Marketing 101: What is a mobile breakpoint?
Marketing has a language all its own. This is our latest in a series of posts aimed at helping new marketers learn that language. What term do you find yourself explaining most often to new hires during onboarding? Let us know.
In responsive design, a breakpoint is where the layout of the webpage changes based on the size of the device. Mobile breakpoints are the sizes for mobile devices.
For example, a responsive design may have three sizes — desktop, tablet, smartphone. In that case, the mobile breakpoints would be the tablet and smartphone size. Here is a GIF created by MECLABS Institute Senior Designer/Web Specialist Charlie Moore that shows a website with three breakpoints.
You can choose which and how many breakpoints your website has. For example, instead of just the three referenced breakpoints mentioned above, you can add in a fourth breakpoint for small laptops.
If you have an established site, one tool that can help in this effort is your analytics platform. You can use your analytics platform to discover your website visitors’ most popular device categories or screen resolutions. (If you would like to view your website on different screens but are unsure what size they are, here is a handy free web utility — what is my screen resolution.)
You could decide to focus your breakpoints on the sizes that bring the most traffic. Or you could decide to focus your breakpoints on the sizes that get the most conversions or come from customers with the highest lifetime value.
Building your website infrastructure with breakpoints in mind
If you are engaged in conversion optimization for mobile and other devices, make sure to build in enough flexibility to make easy changes to your website.
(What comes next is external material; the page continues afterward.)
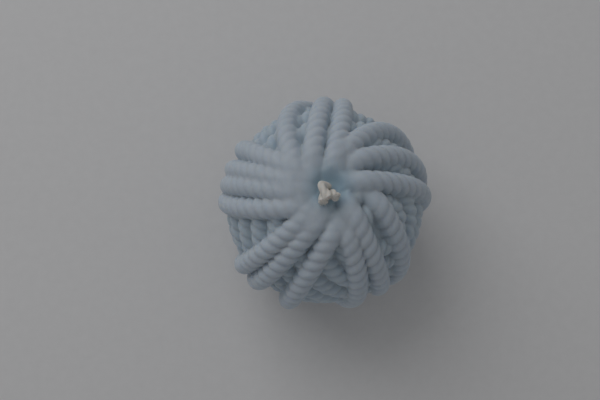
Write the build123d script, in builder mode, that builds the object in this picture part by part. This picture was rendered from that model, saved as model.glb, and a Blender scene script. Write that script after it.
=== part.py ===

It can help to build your website with a front-end framework that accounts for responsive design instead of hard coding your breakpoints based on fixed widths. For example, Bootstrap (a free, open-source framework) has a grid system that simplifies the creation of different layouts for different breakpoints. Other web layout systems that offer the flexibility for mobile responsiveness are Flexbox and CSS Grid.
Just remember, breakpoints are not an early 90s movie where Keanu Reeves plays an FBI agent who goes undercover to catch a gang of surfer/bank robber/ex-President mask wearers. That, of course, is “Point Break.”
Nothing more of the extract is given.